Paul D. Robertson wrote:
| On Fri, 19 Sep 1997, Adam Shostack wrote:
|
| > | > is that your SSL proxy just became a fat target, whose comprimise
| > | The way I see it, the proxy is a big fat target _anyway_. If that

| > encrypted. If they are, I'll assume they hit one of three encryption
| > standards, PGP, SSH, or SSL. If its PGP encrypted mail, it will
| > probably pass through your proxy fine. If its SSH, most people pass
| > it with no decryption. Now you're proposing handling SSL differently,
| > and I ask, what for? How should I decide to decrypt on the proxy or
| > not? Do the extant HTTP proxies really add enough value that you're
| > gaining much by using one? Are you better of with Netsscape's
| > Adminsuite, to distribute security to your desktops?
|
| No, I'm not better off. I won't pass SSH through my firewall, and our
| e-mail system is a proprietary bird that doesn't fly well with
| automated encryption like PGP.

| I don't have a problem with users manually encrypting data. I do have a
| problem with things which can programatically become tunnels into and out
| of my network. MITM-able encryption is something I would allow, since it
| gives me an available audit point, analysis of the traffic, etc.

        In that case, can you use a proxy that will do SSL to the
outside, and throw up a notice to your user that its cleartext on the
lan?

        As a general design issue, I think firewalls are becoming less
useful as most things users do run over HTTP; they are still useful in
that they protect all those other problems, but the desktop security
problem looms large.

        Also, do you proxy DNS? The latest phrack has a tool to
tunnel a connection over DNS packets. I expect that you've thought
about the issue, but I'll point out in a general way that going to
these lengths on your net connection may be not worthwhile if your
users can carry data out in their attache cases or on a DAT tape.

| Excessive e-mail volumes _from_ a user is a pretty solid audit point at
| the moment, when looking for tunnels. Excessive Web traffic another, but
| again, inspection of the traffic is possible. Excessive encrypted
| traffic doesn't give me any level of assurance that I can detect a tunnel.
|
| > I think we should not get this into TLS now. TLS is having a
| > lot of trouble getting out the door because of patent issues. Adding
| > a new requirement today for proxy support would add a year to
| > deployment.
|
| Then I can state categoricly that there are several thousand people who
| won't be able to use the solution. Probably a lot more than that, but
| definitely that many.
|
| I'm unsure why adding proxy support should derail non-proxy support,
| as the addtion of
| a protcol extension should be the most that is necessary to the
| current specs.

        The issue is that tunnel support is something that I might
play with in a cryptographic level. Its not obvious to me that having
the hook per se in the protocol is free of problems.

        For example, if we can chain proxies, perhaps I have an attack
where the proxy chain is long enough that the user only sees the right
parts of it.

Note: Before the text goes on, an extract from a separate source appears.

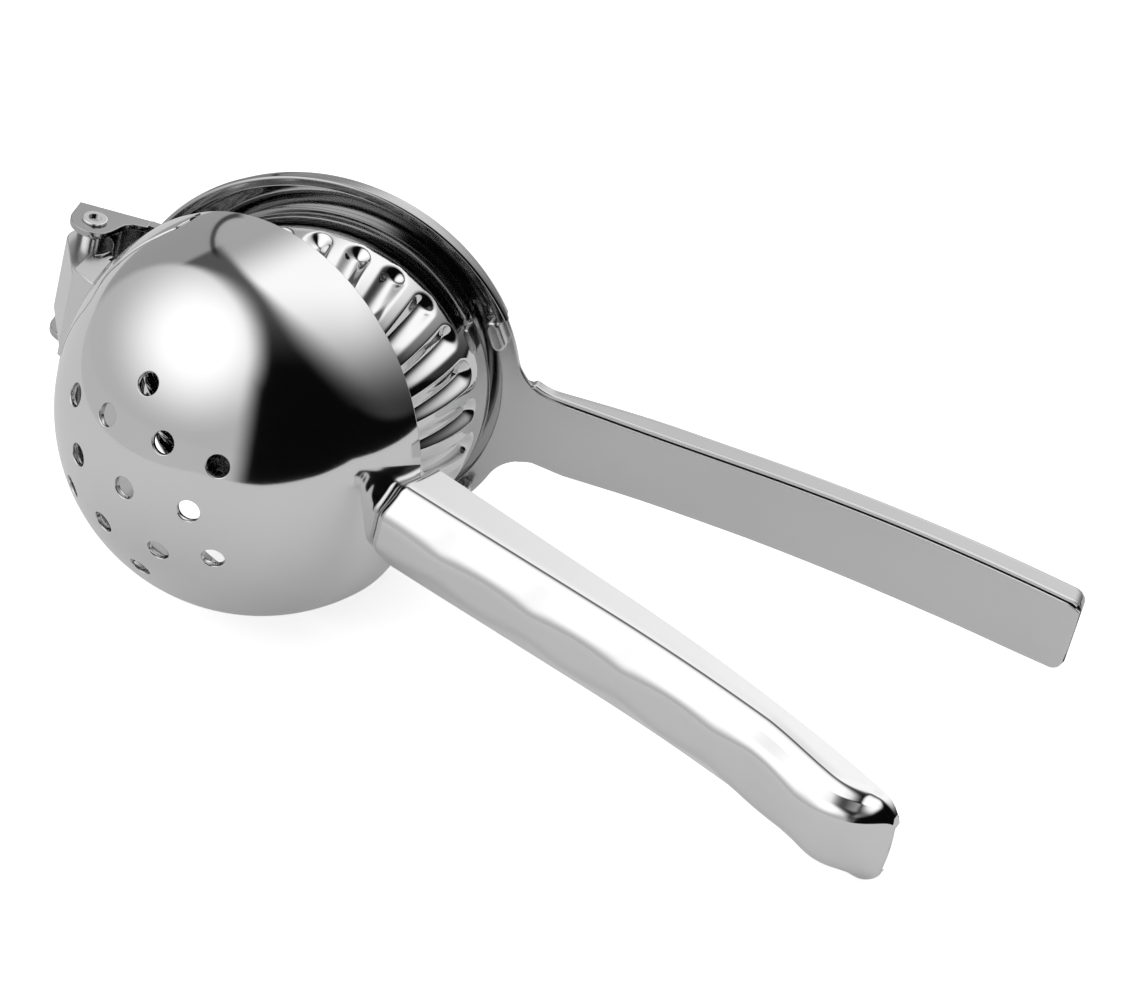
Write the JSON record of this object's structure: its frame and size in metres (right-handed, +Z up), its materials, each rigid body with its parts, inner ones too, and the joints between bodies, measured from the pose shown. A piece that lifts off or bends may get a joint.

A real URL that the Ed Felton had set up was like:
(www.microsoft.com.cs.research.princeton.edu/updates/hotfix2.exe)

        Your pseudo-code example is clean, these things tend to pop
out in subtle ways when code is being written. There are also issues
when adding back compatibility to a protocol (see Wagner & Schneier on
SSL3, on www.counterpane.com); avoiding rollback attacks is *really*
tough.

        Its unfortunate that we can't pull out a standard protocol
that has clean support for this sort of thing, because I agree with
you that it would be damn useful.

Adam

-- 
"It is seldom that liberty of any kind is lost all at once."